# Does anyone make skintight, catsuit-like fursuits?



## IceHorse (Jul 10, 2009)

Or is that even possible?

Basically, it'd be like a catsuit, but instead of shiny latex/PVC/whatever, it's some other material covered in short fur. I've never been in to the whole mascot-style suits, but get me one of these things with short horselike hair, a pony tail, and some hoof shoes, and I might just wear it...


----------



## Tewin Follow (Jul 10, 2009)

There's a Renamon suit out there that's quite feminine.
It looks like it's perfecting fitting to the girl who wears it and has a nice shape.

Uh.. google it..?


----------



## IceHorse (Jul 10, 2009)

Feminine, eh? Not really... my cup of tea.


----------



## Tewin Follow (Jul 10, 2009)

IceHorse said:


> Feminine, eh? Not really... my cup of tea.


 
Heh, well I figure it's feminine because Renamon is female and it's matching the girl's boobs and leg shape etc.

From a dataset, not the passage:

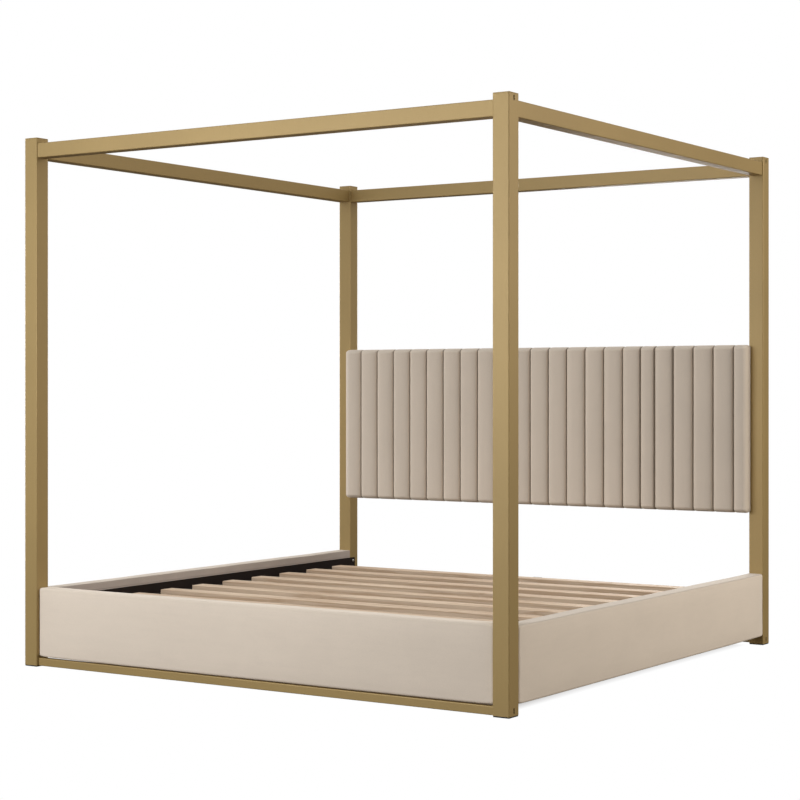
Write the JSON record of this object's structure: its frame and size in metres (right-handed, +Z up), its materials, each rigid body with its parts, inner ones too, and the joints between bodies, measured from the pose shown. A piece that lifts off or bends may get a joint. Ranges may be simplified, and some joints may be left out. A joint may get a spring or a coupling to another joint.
{
  "type": "four poster canopy bed",
  "caption": "Four poster canopy bed with a square gold metal frame, padded velvet side and foot panels, a channelled velvet headboard and wooden slats.",
  "frame": {"origin": "on the floor under the middle of the bed", "axes": "+X to the right as seen from the foot end, +Y from the foot end to the head end, +Z up"},
  "size_m": [2.121, 2.135, 2],
  "materials": {
    "gold_paint": "satin gold paint on square steel tube",
    "cream_velvet": "short pile velvet, warm cream",
    "plywood": "raw plywood board",
    "pine": "planed light wood, unvarnished",
    "black_steel": "matt black powder coat",
    "zinc_steel": "zinc plated bolt",
    "black_plastic": "moulded black plastic"
  },
  "bodies": {
    "bed": {"foot_left_post": "gold_paint", "foot_left_post_cap": "gold_paint", "foot_left_glide": "black_plastic", "foot_left_bolt_across": "zinc_steel", "foot_left_bolt_along": "zinc_steel", "foot_right_post": "gold_paint", "foot_right_post_cap": "gold_paint", "foot_right_glide": "black_plastic", "foot_right_bolt_across": "zinc_steel", "foot_right_bolt_along": "zinc_steel", "foot_floor_bar": "gold_paint", "foot_canopy_rail": "gold_paint", "head_left_post": "gold_paint", "head_left_post_cap": "gold_paint", "head_left_glide": "black_plastic", "head_left_bolt_across": "zinc_steel", "head_left_bolt_along": "zinc_steel", "head_right_post": "gold_paint", "head_right_post_cap": "gold_paint", "head_right_glide": "black_plastic", "head_right_bolt_across": "zinc_steel", "head_right_bolt_along": "zinc_steel", "head_floor_bar": "gold_paint", "head_canopy_rail": "gold_paint", "left_canopy_rail": "gold_paint", "left_side_board": "plywood", "left_side_pad": "cream_velvet", "left_side_rail": "black_steel", "left_lower_headboard_bracket": "black_steel", "left_upper_headboard_bracket": "black_steel", "right_canopy_rail": "gold_paint", "right_side_board": "plywood", "right_side_pad": "cream_velvet", "right_side_rail": "black_steel", "right_lower_headboard_bracket": "black_steel", "right_upper_headboard_bracket": "black_steel", "foot_board": "plywood", "foot_pad": "cream_velvet", "headboard_board": "plywood", "headboard_pad": "cream_velvet", "slat_1": "pine", "slat_2": "pine", "slat_3": "pine", "slat_4": "pine", "slat_5": "pine", "slat_6": "pine", "slat_7": "pine", "slat_8": "pine", "slat_9": "pine", "foot_ledge": "black_steel", "head_cross_rail": "black_steel", "centre_beam": "black_steel", "centre_leg_1": "black_steel", "centre_leg_2": "black_steel", "centre_leg_3": "black_steel"},
    "foot_screw_1": {"screw_foot_1": "black_plastic"},
    "foot_screw_2": {"screw_foot_2": "black_plastic"},
    "foot_screw_3": {"screw_foot_3": "black_plastic"}
  },
  "joints": [
    {"name": "screw_foot_1_height", "type": "slide", "parent": "bed", "child": "foot_screw_1", "axis": [0, 0, 1], "range_m": [-0.015, 0.01]},
    {"name": "screw_foot_2_height", "type": "slide", "parent": "bed", "child": "foot_screw_2", "axis": [0, 0, 1], "range_m": [-0.015, 0.01]},
    {"name": "screw_foot_3_height", "type": "slide", "parent": "bed", "child": "foot_screw_3", "axis": [0, 0, 1], "range_m": [-0.015, 0.01]}
  ]
}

If it is some stretchy material, it'd suit a bloke's body too.


----------



## IceHorse (Jul 10, 2009)

Oh, duh. I can look it up just to find out what it's made of, can't I? Didn't even think of that, heh...

EDIT: Well, I did some looking around, and the only one I found doesn't seem to have much info on it. Although I may be looking at the wrong one.


----------



## pixthor (Jul 10, 2009)

I believe that skin tight fur suits look a LOT more realistic.


----------



## Bacu (Jul 10, 2009)

pixthor said:


> I believe that skin tight fur suits look a LOT more realistic.


As opposed to a shag carpet draped over the shoulders?


----------



## pixthor (Jul 10, 2009)

Bacu said:


> As opposed to a shag carpet draped over the shoulders?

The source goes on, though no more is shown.